Easily the most disappointing aspect of OMK-X keyboard is the RGB lighting, which works fine and looks great, but can be frustrating and cumbersome to configure. There’s no accompanying software, which means everything – and I do mean everything – about the various RGB lighting effects are handled by combo-pressing different keys in tandem. These combos not only include lighting effects but also configuring the five Macro and Game Mode keys, none of which is fun or intuitive.
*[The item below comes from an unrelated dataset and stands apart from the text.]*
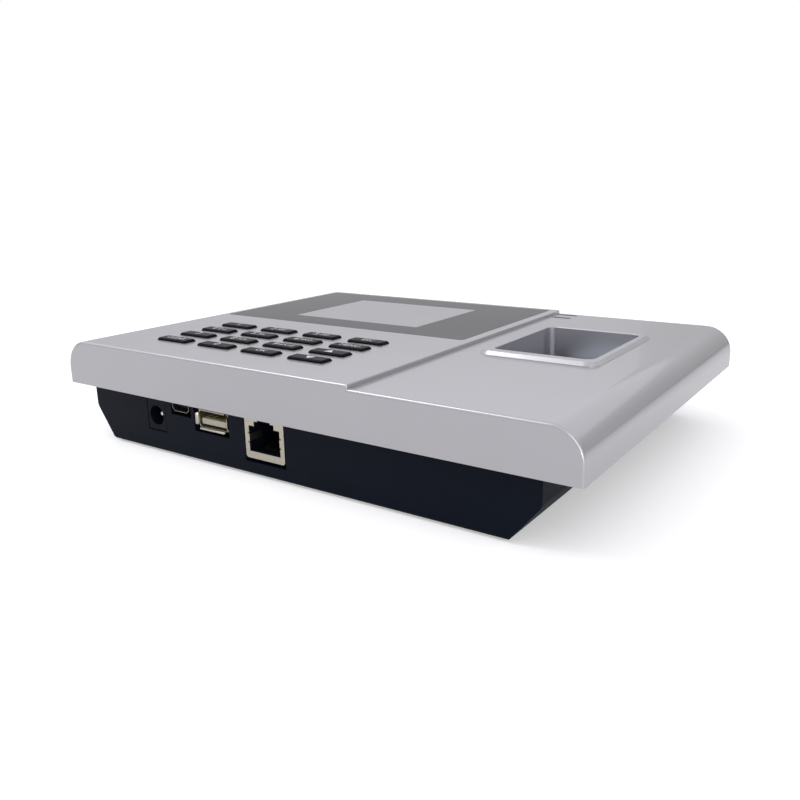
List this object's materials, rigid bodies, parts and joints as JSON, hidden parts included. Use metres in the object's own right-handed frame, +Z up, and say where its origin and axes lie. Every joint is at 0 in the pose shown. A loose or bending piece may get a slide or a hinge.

Worse, these combinations are *only* written on the included instruction manual that’s really a flap of paper, one smaller than a fast food napkin. Every lighting and programmable function is listed here in near impenetrable button combinations written in a micro-sized font. Trying to program Macro functions was an exercise in frustration and it wasn’t long before I gave up. Doing so requires a series of complicated combinations using the NUM, CAP, SCR, WIN and other keys, usually in conjunction with flashing indicators and exact timing. Miss something and you’re back to square one. Lose the paper and, well, you’re out of luck. Happy experimenting.
Also, consider the awkward location of the Macro key array itself, above the horizontal number keys. They’re simply too far away to be useful for any serious gamer to consider an asset. Maybe they’ll be fine for programmers, musicians and digital artists who don’t rely on quick key presses, but definitely not twitch-hungry gamers.
Conclusion: Cloned Value
Inland’s OMK-X RGB Mechanical Gaming Keyboard offers a mixed bag of performance and features, but a generally nice mix. Yes, it’s a clone of the better, more versatile (and more expensive) Corsair K70 lineup, but the typing experience is extremely pleasantly responsive and the build quality (while plastic and rubber) is solid. The backlit RGB lighting effects looks pretty great, but it’s a shame configuring them is clunky and frustrating, and the Macro keys are useless for all but creative types. You’re getting a lot of keyboard functionality for relatively little cash with the OMK-X, even if the design credit rightfully belongs to Corsair.